#### What the task requires
Return the listing word for word, as given.

#### Data lines
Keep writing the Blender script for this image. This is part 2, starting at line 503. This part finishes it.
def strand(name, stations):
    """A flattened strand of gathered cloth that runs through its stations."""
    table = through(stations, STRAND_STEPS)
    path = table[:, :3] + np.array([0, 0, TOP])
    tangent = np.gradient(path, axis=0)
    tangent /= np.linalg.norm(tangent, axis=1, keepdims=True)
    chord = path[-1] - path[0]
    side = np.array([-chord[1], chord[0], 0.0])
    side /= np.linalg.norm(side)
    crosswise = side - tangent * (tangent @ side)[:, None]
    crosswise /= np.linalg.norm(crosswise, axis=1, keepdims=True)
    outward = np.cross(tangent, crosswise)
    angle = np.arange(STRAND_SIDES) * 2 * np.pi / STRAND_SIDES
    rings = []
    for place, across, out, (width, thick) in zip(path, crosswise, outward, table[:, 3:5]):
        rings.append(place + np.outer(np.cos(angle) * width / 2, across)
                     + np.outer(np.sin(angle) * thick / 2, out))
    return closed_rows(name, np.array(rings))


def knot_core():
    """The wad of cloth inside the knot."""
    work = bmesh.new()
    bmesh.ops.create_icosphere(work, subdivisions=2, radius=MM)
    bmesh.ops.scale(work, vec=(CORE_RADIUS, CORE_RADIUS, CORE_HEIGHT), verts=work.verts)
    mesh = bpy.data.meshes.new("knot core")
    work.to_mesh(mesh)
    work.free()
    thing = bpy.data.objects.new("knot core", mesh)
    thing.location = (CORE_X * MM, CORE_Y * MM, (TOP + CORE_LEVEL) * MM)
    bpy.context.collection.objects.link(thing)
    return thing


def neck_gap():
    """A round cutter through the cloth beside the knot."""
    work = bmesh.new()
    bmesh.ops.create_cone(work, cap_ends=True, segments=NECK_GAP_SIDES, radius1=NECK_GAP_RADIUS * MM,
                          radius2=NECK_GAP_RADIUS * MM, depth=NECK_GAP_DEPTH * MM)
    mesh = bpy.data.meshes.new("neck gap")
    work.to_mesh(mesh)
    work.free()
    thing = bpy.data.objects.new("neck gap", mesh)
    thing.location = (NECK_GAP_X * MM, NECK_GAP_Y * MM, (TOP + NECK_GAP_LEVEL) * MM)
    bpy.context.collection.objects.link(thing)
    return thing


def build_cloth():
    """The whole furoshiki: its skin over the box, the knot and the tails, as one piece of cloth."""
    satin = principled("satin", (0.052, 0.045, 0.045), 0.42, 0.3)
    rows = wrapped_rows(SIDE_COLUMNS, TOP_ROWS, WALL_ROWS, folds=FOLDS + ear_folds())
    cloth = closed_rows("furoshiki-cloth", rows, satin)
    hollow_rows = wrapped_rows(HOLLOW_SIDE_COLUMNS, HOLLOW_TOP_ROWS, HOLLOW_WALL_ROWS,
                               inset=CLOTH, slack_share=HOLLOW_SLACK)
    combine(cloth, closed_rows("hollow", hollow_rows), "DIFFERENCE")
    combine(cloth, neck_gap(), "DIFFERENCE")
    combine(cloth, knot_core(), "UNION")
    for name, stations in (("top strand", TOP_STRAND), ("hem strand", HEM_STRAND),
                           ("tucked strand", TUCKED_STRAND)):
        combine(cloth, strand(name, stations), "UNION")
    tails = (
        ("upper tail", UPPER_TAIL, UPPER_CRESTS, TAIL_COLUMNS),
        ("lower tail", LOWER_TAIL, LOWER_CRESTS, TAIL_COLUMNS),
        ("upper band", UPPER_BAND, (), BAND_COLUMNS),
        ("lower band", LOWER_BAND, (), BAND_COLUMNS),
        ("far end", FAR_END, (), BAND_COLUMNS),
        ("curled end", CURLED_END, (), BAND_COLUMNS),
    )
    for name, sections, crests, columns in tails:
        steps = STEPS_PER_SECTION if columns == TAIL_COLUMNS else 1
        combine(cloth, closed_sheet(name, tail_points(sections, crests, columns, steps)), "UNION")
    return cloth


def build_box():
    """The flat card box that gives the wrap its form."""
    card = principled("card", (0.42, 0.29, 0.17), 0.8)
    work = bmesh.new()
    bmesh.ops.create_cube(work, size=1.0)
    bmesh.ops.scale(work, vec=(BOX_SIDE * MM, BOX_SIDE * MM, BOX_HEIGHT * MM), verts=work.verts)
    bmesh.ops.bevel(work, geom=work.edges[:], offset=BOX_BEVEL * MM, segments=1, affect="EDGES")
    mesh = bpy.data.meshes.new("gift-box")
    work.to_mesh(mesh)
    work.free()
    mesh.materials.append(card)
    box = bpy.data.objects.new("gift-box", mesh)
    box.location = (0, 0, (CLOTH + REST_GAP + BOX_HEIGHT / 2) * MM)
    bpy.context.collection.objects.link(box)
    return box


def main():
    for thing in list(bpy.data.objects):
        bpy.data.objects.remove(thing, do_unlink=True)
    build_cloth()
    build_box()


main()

#### In response
Keep writing the Blender script for this image. This is part 2, starting at line 503. This part finishes it.
def strand(name, stations):
    """A flattened strand of gathered cloth that runs through its stations."""
    table = through(stations, STRAND_STEPS)
    path = table[:, :3] + np.array([0, 0, TOP])
    tangent = np.gradient(path, axis=0)
    tangent /= np.linalg.norm(tangent, axis=1, keepdims=True)
    chord = path[-1] - path[0]
    side = np.array([-chord[1], chord[0], 0.0])
    side /= np.linalg.norm(side)
    crosswise = side - tangent * (tangent @ side)[:, None]
    crosswise /= np.linalg.norm(crosswise, axis=1, keepdims=True)
    outward = np.cross(tangent, crosswise)
    angle = np.arange(STRAND_SIDES) * 2 * np.pi / STRAND_SIDES
    rings = []
    for place, across, out, (width, thick) in zip(path, crosswise, outward, table[:, 3:5]):
        rings.append(place + np.outer(np.cos(angle) * width / 2, across)
                     + np.outer(np.sin(angle) * thick / 2, out))
    return closed_rows(name, np.array(rings))


def knot_core():
    """The wad of cloth inside the knot."""
    work = bmesh.new()
    bmesh.ops.create_icosphere(work, subdivisions=2, radius=MM)
    bmesh.ops.scale(work, vec=(CORE_RADIUS, CORE_RADIUS, CORE_HEIGHT), verts=work.verts)
    mesh = bpy.data.meshes.new("knot core")
    work.to_mesh(mesh)
    work.free()
    thing = bpy.data.objects.new("knot core", mesh)
    thing.location = (CORE_X * MM, CORE_Y * MM, (TOP + CORE_LEVEL) * MM)
    bpy.context.collection.objects.link(thing)
    return thing


def neck_gap():
    """A round cutter through the cloth beside the knot."""
    work = bmesh.new()
    bmesh.ops.create_cone(work, cap_ends=True, segments=NECK_GAP_SIDES, radius1=NECK_GAP_RADIUS * MM,
                          radius2=NECK_GAP_RADIUS * MM, depth=NECK_GAP_DEPTH * MM)
    mesh = bpy.data.meshes.new("neck gap")
    work.to_mesh(mesh)
    work.free()
    thing = bpy.data.objects.new("neck gap", mesh)
    thing.location = (NECK_GAP_X * MM, NECK_GAP_Y * MM, (TOP + NECK_GAP_LEVEL) * MM)
    bpy.context.collection.objects.link(thing)
    return thing


def build_cloth():
    """The whole furoshiki: its skin over the box, the knot and the tails, as one piece of cloth."""
    satin = principled("satin", (0.052, 0.045, 0.045), 0.42, 0.3)
    rows = wrapped_rows(SIDE_COLUMNS, TOP_ROWS, WALL_ROWS, folds=FOLDS + ear_folds())
    cloth = closed_rows("furoshiki-cloth", rows, satin)
    hollow_rows = wrapped_rows(HOLLOW_SIDE_COLUMNS, HOLLOW_TOP_ROWS, HOLLOW_WALL_ROWS,
                               inset=CLOTH, slack_share=HOLLOW_SLACK)
    combine(cloth, closed_rows("hollow", hollow_rows), "DIFFERENCE")
    combine(cloth, neck_gap(), "DIFFERENCE")
    combine(cloth, knot_core(), "UNION")
    for name, stations in (("top strand", TOP_STRAND), ("hem strand", HEM_STRAND),
                           ("tucked strand", TUCKED_STRAND)):
        combine(cloth, strand(name, stations), "UNION")
    tails = (
        ("upper tail", UPPER_TAIL, UPPER_CRESTS, TAIL_COLUMNS),
        ("lower tail", LOWER_TAIL, LOWER_CRESTS, TAIL_COLUMNS),
        ("upper band", UPPER_BAND, (), BAND_COLUMNS),
        ("lower band", LOWER_BAND, (), BAND_COLUMNS),
        ("far end", FAR_END, (), BAND_COLUMNS),
        ("curled end", CURLED_END, (), BAND_COLUMNS),
    )
    for name, sections, crests, columns in tails:
        steps = STEPS_PER_SECTION if columns == TAIL_COLUMNS else 1
        combine(cloth, closed_sheet(name, tail_points(sections, crests, columns, steps)), "UNION")
    return cloth


def build_box():
    """The flat card box that gives the wrap its form."""
    card = principled("card", (0.42, 0.29, 0.17), 0.8)
    work = bmesh.new()
    bmesh.ops.create_cube(work, size=1.0)
    bmesh.ops.scale(work, vec=(BOX_SIDE * MM, BOX_SIDE * MM, BOX_HEIGHT * MM), verts=work.verts)
    bmesh.ops.bevel(work, geom=work.edges[:], offset=BOX_BEVEL * MM, segments=1, affect="EDGES")
    mesh = bpy.data.meshes.new("gift-box")
    work.to_mesh(mesh)
    work.free()
    mesh.materials.append(card)
    box = bpy.data.objects.new("gift-box", mesh)
    box.location = (0, 0, (CLOTH + REST_GAP + BOX_HEIGHT / 2) * MM)
    bpy.context.collection.objects.link(box)
    return box


def main():
    for thing in list(bpy.data.objects):
        bpy.data.objects.remove(thing, do_unlink=True)
    build_cloth()
    build_box()


main()